Meine Tochter hörte diese Gespräche. Und wie Kinder eben sind, fragte sie direkt: "Mama, warum sind manche Freundinnen getauft – und andere nicht? Und warum reden die Leute so schlecht über die Kirche?"
Für sie als Kind war das irritierend. Für uns Erwachsene ist das schlechte Image der Kirche längst Alltag: gesunkene Kirchenbindung, kaum noch Vertrauen, hohe Austrittszahlen. Früher war der Kirchgang selbstverständlich – so wie das sonntägliche Glockenläuten, das alle gleichermaßen erinnerte: Jetzt ist Gottesdienst. Heute dagegen reiht er sich ein in ein breites Angebot von Möglichkeiten: ausschlafen, ein langes Frühstück mit der Familie, Sport, Ausflüge. Was einst feste Gewohnheit war, ist nun nur noch eine Option unter vielen. Meine Tochter brachte es auf den Punkt: Warum lebt die eine Familie ihren Glauben – und die andere nicht?

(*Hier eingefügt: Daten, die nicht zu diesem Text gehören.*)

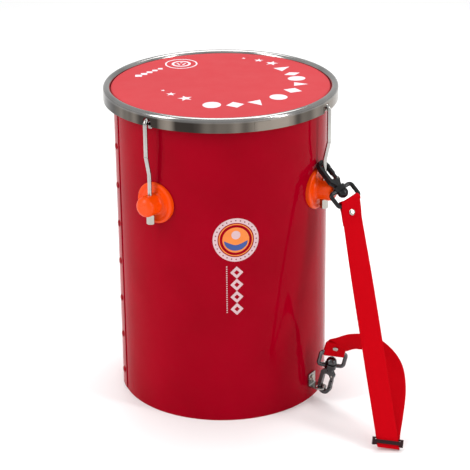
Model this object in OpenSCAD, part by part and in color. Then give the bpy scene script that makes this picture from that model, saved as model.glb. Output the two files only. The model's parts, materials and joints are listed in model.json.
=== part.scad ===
// Hand drum for a child: rolled steel shell, one plastic head under a rolled hoop,
// four hook rods with lug nuts, and a webbing strap on two swivel snap hooks.
// Azimuths are measured from -Y towards +X. The shell stands on z = 0.

/* [Shell] */
// Outer radius of the shell
shell_r = 101.6; // [101:0.1:102.4]
// Height from the floor to the bearing edge
shell_h = 304.8; // [304:0.1:305.4]
// Thickness of the rolled sheet
sheet_t = 1.0; // [0.8:0.1:1.2]
// Height of the folded hem at the open bottom
hem_h = 8; // [6:0.5:10]
// Azimuth of the riveted lap seam
seam_az = -75; // [-80:1:-70]
// Rivets along the lap seam
seam_rivets_n = 7; // [5:1:8]

/* [Head and hoop] */
// Thickness of the head film
film_t = 0.25; // [0.2:0.05:0.3]
// Height of the hoop's crown above the bearing edge
crown_rise = 2.5; // [2.3:0.1:3]
// Outer radius of the hoop skirt above the shell
skirt_gap = 9.8; // [9.7:0.1:10]
// Drop of the hoop's lower edge below the bearing edge
skirt_drop = 10.8; // [10.5:0.1:11]
// Radius of the arch of a hook notch
notch_r = 4.4; // [4:0.1:5]

/* [Tension rods] */
// Azimuth of the front left rod and lug
rod_1_az = -36.5; // [-38:0.5:-35]
// Azimuth of the rod that carries the upper hook
rod_2_az = 61.5; // [61:0.5:62]
// Azimuth of the back right rod and lug
rod_3_az = 150; // [145:1:155]
// Azimuth of the back left rod and lug
rod_4_az = -128; // [-133:1:-123]
// Radius of a rod
rod_r = 2; // [1.9:0.05:2.05]
// Distance of a rod's lower leg from the shell
rod_gap = 8.1; // [8:0.1:8.3]
// Outward step of a rod between its legs
rod_step = 4; // [3.8:0.1:4.2]
// Height of the lug centres
lug_z = 217.5; // [210:0.5:222]
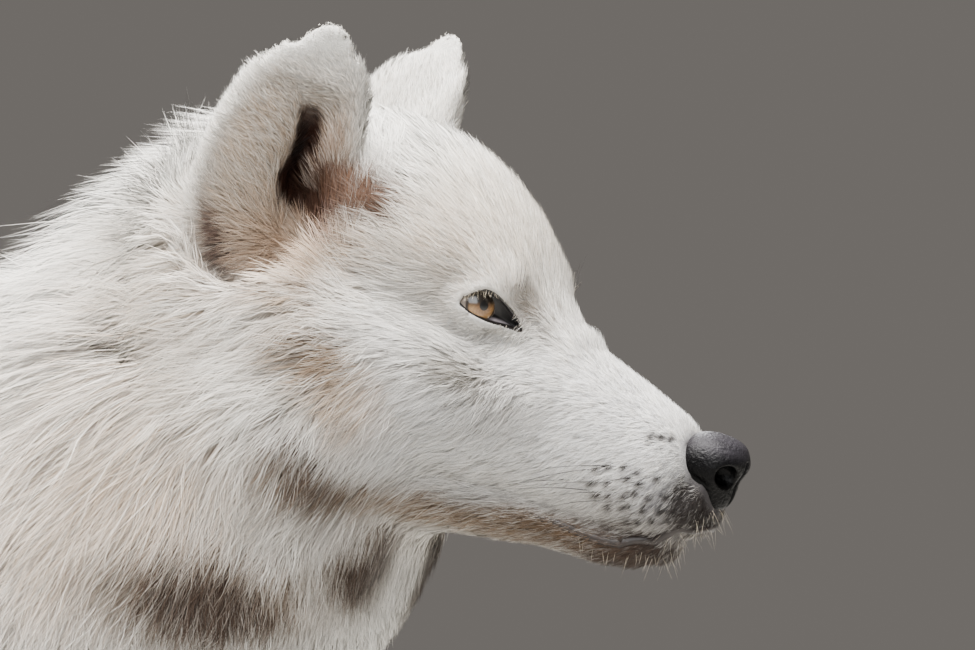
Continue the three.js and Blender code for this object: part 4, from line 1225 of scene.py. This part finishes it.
# %% Blades from the roots
def blades(root, normal, lie, length, lift, width, roll, bend, segments):
    """A strand's middle line is root + L (t d0 + t^2 (d1 - d0) / 2): it leaves the skin along d0, at the
    steeper lift, and ends along d1, nearly flat, and bends aside by bend L sin(pi t). The blade is that
    line made wide and tapered. It is shaded as part of the coat: its normals lean to the skin's own."""
    first, last = lift
    d0 = np.cos(first)[:, None] * lie + np.sin(first)[:, None] * normal
    d1 = np.cos(last)[:, None] * lie + np.sin(last)[:, None] * normal
    side = np.cross(d0, normal)
    side /= np.linalg.norm(side, axis=1, keepdims=True)
    edge = side * np.cos(roll)[:, None] + normal * np.sin(roll)[:, None]
    t = np.linspace(0, 1, segments + 1)[None, :, None]
    line = root[:, None] + length[:, None, None] * (t * d0[:, None] + t**2 * (d1 - d0)[:, None] / 2)
    line = line + (bend * length)[:, None, None] * np.sin(np.pi * t) * side[:, None]
    wide = width[:, None, None] * (1 - t[:, :-1] ** 2 * 0.75) / 2
    left, right = line[:, :-1] - wide * edge[:, None], line[:, :-1] + wide * edge[:, None]
    pairs = np.stack([left, right], 2).reshape(len(root), -1, 3)
    points = np.concatenate([pairs, line[:, -1:]], 1)
    flat = np.cross(edge, (d0 + d1) / 2)
    facing = 0.7 * normal + 0.3 * flat / np.linalg.norm(flat, axis=1, keepdims=True)
    facing /= np.linalg.norm(facing, axis=1, keepdims=True)
    return points, np.broadcast_to(facing[:, None], points.shape)


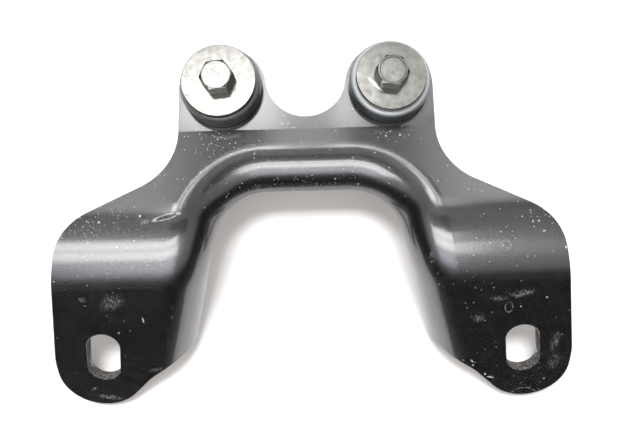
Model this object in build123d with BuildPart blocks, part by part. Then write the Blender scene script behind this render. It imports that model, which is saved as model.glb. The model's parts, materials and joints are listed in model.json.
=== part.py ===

Bei ihrer Herbstvollversammlung beraten die deutschen Bischöfe, wie Kirche in einer säkularen Gesellschaft überhaupt noch sichtbar bleiben kann.
Genau diese Fragen spiegeln sich in der 2023 veröffentlichten Kirchenmitgliedschaftsuntersuchung wider: Immer weniger Menschen glauben an Gott, immer weniger vertrauen der Kirche. Besonders dramatisch: Selbst in kirchennahen Milieus bröckelt die Bindung. Viele Eltern geben den Glauben nicht mehr weiter – weil sie selbst unsicher sind oder der Institution misstrauen.
Menschen, denen wir im Alltag begegnen, sind aus der Kirche ausgetreten, hadern mit ihrem Glauben oder sagen offen: "Ich brauche keine Kirche, um zu glauben." Genau hier zeigt sich die Dramatik der Studie: Die Distanz ist längst nicht mehr nur äußerlich, sie geht ins Herz des Glaubens selbst.
Auch die Bischöfe ringen mit diesen Fragen. In Fulda beraten sie auf der Herbstvollversammlung, wie Kirche in einer säkularen Gesellschaft überhaupt noch sichtbar bleiben kann. Und während die Kirchenleitung die große Linie diskutiert, stellt meine Tochter die schlichte Frage: "Und was kann man machen, damit die Menschen nicht mehr sauer auf die Kirche sind?" Vielleicht gelingt es in Fulda, darauf neue Antworten zu finden: nicht theoretisch, sondern so, dass sie im Alltag tragen – für Familien, Kinder, Glaubende und Suchende. Erst dann kann aus Statistik wieder Vertrauen werden.